Une des réflexions les plus intrigantes m'est venue de Line Saint-Germain. Elle habite Québec. Son chum, Alma. Ils se voient les week-ends. Elle adore. «Ce que je trouve curieux, dit-elle, c'est que les gens ne comprennent pas que nous soyons heureux comme ça.»Quand Line parle de son modèle de couple, elle suscite la curiosité. Souvent, les gens lui disent: «C'est l'fun, ma prochaine relation sera comme ça!» Et à la «prochaine relation» de ces gens-là, constate Line, ils emménagent avec le nouveau chum ou la nouvelle blonde...

«Bizarre qu'en 2012, les gens souscrivent encore aux anciens modèles. Avec le très haut taux de divorces et de séparations, n'y aurait-il pas lieu de repenser le couple? Je sais que le chacun chez soi ne convient pas à tous. Mais peut-être que plusieurs couples auraient duré, n'eût été la lourdeur de la routine. Quand les conversations se limitent à As-tu sorti les vidanges? et Qu'est-ce qu'on mange pour souper?, ça devient rapidement un éteignoir...»
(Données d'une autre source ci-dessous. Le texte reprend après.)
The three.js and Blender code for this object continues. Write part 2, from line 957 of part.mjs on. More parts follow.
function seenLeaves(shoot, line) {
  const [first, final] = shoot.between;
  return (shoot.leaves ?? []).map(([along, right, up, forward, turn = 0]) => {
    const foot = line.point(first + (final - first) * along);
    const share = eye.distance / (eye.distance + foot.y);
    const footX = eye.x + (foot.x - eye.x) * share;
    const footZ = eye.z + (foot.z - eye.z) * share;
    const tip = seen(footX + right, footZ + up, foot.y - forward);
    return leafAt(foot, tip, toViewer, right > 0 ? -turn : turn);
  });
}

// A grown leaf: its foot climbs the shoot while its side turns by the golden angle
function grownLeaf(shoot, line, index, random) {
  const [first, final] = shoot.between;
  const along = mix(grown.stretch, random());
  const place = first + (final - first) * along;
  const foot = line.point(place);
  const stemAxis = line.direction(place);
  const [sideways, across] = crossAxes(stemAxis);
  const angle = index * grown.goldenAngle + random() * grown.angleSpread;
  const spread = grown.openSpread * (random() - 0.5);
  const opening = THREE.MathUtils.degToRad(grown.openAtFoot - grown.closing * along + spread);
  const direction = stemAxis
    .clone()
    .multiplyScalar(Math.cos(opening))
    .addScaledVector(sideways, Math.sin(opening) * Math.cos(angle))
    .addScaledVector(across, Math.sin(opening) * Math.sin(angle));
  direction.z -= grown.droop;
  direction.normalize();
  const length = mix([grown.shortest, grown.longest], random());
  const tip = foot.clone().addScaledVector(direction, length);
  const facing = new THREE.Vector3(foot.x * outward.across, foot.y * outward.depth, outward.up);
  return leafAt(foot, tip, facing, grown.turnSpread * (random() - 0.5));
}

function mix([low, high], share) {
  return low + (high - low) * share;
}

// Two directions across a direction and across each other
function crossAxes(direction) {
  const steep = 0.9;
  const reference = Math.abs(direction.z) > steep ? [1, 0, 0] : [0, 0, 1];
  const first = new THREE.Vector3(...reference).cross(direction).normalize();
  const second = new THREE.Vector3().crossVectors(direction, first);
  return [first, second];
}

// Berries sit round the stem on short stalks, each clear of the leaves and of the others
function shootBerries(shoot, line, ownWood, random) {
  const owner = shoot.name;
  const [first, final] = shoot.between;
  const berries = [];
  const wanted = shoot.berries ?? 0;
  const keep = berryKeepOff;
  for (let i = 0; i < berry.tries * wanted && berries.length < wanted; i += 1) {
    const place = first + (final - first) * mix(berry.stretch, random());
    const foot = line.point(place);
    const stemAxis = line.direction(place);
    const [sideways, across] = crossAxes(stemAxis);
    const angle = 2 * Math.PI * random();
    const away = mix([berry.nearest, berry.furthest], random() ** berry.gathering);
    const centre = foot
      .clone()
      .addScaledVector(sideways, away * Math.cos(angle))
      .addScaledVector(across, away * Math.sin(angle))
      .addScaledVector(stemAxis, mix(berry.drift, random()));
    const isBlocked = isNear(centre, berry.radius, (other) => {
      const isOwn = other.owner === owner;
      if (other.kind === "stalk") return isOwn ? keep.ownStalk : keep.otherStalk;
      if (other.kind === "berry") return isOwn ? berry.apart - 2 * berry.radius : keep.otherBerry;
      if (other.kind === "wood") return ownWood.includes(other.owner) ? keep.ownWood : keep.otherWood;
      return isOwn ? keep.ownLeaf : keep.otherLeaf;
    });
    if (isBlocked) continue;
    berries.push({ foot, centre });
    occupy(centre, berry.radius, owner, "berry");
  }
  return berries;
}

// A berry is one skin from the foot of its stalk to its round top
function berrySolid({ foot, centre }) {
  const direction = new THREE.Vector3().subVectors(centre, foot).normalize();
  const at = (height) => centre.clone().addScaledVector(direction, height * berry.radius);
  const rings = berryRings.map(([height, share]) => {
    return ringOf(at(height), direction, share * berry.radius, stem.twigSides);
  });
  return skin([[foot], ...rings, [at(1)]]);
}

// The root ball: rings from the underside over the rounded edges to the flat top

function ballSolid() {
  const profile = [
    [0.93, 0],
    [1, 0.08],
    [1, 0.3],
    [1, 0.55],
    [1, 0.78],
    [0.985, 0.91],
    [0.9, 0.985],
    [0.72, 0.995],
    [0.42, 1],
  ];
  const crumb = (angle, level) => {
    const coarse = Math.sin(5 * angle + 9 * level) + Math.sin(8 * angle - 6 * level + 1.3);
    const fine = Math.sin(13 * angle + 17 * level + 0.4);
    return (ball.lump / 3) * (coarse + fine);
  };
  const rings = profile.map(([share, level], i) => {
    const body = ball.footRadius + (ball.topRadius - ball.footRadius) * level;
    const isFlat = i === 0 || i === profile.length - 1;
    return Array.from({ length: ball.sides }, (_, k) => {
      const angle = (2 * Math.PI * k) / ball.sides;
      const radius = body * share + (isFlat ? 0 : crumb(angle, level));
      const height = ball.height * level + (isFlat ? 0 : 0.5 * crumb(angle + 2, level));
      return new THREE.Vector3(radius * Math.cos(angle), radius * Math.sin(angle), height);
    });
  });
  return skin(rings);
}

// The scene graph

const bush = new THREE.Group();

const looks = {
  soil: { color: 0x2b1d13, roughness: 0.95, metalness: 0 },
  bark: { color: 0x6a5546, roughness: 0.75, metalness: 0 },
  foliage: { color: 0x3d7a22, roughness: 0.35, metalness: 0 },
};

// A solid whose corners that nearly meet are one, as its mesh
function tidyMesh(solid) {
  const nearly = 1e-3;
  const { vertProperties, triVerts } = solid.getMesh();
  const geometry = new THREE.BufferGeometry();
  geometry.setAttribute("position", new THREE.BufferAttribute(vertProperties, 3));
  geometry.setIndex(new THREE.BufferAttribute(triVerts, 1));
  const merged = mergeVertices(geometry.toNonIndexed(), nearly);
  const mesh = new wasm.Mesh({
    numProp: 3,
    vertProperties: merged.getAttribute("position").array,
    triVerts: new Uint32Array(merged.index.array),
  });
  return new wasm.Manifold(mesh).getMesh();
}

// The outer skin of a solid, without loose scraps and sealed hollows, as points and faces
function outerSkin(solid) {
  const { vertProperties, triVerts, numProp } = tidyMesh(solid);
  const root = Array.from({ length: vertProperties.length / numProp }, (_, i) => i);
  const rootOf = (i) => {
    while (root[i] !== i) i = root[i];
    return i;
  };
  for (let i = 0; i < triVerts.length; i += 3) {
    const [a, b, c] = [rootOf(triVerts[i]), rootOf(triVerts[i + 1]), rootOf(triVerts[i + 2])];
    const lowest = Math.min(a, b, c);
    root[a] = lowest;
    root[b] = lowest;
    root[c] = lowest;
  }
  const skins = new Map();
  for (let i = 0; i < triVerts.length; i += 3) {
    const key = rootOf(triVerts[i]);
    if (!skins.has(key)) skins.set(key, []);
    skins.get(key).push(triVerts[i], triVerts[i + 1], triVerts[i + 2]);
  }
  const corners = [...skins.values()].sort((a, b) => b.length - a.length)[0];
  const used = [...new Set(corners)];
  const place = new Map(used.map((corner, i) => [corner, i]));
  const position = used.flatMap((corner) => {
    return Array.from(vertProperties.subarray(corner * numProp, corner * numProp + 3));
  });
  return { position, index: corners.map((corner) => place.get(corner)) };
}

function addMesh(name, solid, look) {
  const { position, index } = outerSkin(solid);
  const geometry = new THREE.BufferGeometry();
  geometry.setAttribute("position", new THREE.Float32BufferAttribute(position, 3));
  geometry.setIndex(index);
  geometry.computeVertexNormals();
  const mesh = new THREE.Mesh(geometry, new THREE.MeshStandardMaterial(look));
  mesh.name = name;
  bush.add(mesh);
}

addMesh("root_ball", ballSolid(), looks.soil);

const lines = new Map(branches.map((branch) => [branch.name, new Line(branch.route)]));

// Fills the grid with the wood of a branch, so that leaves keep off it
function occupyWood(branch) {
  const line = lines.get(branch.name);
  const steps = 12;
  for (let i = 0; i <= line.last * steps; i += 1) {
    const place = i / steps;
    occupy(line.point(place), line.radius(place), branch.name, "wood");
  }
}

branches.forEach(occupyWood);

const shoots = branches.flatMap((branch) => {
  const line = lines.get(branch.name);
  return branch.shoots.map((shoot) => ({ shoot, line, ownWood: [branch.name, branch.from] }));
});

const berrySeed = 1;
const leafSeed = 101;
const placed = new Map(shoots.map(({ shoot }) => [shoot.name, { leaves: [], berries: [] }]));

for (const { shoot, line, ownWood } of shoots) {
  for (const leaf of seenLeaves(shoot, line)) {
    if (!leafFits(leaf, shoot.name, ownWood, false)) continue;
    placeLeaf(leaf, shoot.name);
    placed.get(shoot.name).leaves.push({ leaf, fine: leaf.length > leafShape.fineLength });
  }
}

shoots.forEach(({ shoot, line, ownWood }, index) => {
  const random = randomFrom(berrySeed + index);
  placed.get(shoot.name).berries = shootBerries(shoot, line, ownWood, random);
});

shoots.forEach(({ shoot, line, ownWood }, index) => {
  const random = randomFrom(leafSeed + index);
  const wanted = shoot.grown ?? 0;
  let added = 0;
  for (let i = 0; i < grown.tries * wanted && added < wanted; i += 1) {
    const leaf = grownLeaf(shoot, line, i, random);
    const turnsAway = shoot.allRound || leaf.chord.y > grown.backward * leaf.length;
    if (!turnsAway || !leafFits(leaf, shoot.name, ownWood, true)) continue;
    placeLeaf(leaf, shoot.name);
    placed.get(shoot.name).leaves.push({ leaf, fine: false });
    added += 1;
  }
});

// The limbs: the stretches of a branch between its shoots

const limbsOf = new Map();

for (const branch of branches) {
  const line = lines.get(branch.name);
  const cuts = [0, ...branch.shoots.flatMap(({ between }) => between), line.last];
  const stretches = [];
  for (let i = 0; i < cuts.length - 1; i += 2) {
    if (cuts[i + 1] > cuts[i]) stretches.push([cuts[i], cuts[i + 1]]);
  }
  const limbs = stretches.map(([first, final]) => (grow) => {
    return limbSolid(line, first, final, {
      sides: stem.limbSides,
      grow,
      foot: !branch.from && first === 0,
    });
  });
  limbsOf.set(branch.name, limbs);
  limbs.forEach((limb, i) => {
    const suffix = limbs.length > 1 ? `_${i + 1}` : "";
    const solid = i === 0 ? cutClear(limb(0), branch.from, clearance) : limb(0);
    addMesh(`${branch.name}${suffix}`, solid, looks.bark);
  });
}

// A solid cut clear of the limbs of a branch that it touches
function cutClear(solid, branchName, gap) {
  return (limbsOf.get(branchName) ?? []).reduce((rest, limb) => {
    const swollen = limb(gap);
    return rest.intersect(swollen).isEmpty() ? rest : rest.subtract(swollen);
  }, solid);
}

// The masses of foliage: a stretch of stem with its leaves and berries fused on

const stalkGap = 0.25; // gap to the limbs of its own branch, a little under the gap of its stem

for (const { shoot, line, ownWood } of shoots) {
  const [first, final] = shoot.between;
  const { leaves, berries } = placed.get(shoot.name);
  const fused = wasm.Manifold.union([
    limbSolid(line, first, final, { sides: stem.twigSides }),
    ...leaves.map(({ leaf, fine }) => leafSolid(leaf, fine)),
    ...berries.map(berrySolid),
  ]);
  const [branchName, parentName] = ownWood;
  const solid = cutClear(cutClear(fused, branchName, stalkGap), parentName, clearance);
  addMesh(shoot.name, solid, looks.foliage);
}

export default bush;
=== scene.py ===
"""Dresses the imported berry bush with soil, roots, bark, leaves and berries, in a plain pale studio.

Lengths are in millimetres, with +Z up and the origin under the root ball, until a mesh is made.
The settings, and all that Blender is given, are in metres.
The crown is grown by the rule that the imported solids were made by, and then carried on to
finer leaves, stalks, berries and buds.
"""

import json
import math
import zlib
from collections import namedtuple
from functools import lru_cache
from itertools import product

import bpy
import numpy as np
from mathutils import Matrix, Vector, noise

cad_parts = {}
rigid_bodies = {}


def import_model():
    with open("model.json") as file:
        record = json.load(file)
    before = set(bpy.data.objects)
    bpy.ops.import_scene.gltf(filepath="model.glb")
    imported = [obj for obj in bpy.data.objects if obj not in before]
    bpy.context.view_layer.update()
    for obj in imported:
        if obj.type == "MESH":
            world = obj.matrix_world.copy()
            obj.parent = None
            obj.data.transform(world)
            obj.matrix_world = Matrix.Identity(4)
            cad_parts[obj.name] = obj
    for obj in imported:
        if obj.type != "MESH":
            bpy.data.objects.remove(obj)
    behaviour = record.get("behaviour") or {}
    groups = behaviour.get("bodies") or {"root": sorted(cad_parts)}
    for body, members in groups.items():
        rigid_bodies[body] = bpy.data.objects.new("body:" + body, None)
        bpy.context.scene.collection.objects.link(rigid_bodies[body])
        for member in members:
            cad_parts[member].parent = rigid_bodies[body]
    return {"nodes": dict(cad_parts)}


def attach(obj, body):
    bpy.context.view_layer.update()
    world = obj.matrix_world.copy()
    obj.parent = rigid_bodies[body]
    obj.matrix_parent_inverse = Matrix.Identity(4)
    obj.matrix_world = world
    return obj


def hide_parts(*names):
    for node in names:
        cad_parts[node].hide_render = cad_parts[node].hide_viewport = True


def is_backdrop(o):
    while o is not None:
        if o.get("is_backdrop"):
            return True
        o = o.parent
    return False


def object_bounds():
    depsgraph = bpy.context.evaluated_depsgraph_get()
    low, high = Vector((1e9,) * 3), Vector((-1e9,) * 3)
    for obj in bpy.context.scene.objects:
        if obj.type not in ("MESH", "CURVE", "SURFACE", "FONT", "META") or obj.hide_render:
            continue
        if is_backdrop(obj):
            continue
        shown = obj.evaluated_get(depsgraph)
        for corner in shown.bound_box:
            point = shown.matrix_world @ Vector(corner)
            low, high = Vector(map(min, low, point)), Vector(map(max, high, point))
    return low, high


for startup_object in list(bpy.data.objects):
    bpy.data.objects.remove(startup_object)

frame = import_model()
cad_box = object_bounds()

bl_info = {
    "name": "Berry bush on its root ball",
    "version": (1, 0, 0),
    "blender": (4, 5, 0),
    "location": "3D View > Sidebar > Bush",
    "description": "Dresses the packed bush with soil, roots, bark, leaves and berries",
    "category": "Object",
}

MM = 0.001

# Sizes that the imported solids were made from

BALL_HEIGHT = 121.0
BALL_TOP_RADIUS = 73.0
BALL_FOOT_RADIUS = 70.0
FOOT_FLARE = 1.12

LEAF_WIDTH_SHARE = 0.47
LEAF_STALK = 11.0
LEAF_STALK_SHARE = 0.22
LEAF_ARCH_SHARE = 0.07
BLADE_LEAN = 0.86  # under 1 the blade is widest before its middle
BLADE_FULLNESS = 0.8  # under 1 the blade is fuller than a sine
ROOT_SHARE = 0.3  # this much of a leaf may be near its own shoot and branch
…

Dans l'écran un peu flou de Skype, Martin L. a un indécollable sourire au visage. J'entends des oiseaux chanter et les bruits de la rue de Chiang Maï, en Thaïlande, où il se trouve. En répondant à mes questions, Martin jette sans cesse des regards hors de l'écran: Aïda s'y trouve. Il a rencontré cette jeune femme russe sur un site de rencontres. Coup de foudre. Après deux mois à correspondre par textos et par Skype, ils se sont donné rendez-vous en Thaïlande.

Il m'a écrit avant de s'envoler pour Bangkok. «T'es le seul à qui je conte mon histoire pour l'instant, de peur de passer pour un fou dans mon entourage...»

Le coup de foudre virtuel s'est transposé dans le réel: avant de revenir de Thaïlande, Martin a fait la grande demande à Aïda. Je ne sais pas si elle a dit oui ou da - probablement yes -, mais elle a accepté. Et si Martin se morfond, désormais, c'est devant la montagne de paperasse qui sépare Aïda du Canada. Aïda qui m'a dit, à propos de l'idée de vivre au Canada: «Je vivrais n'importe où, même en Afrique ou en Antarctique, si c'est pour vivre avec quelqu'un que j'aime.»

Je vous disais, plus haut, que Marie ne se morfond pas. Elle disait, elle-même, ne pas avoir un «problème». Je la crois, mais...Mais je soupçonne un pincement au coeur, quand même. «Je trouve ça poche d'aller au marché Jean-Talon toute seule faire mes courses, le dimanche matin... J'envie le bonheur des amoureux que j'y croise.»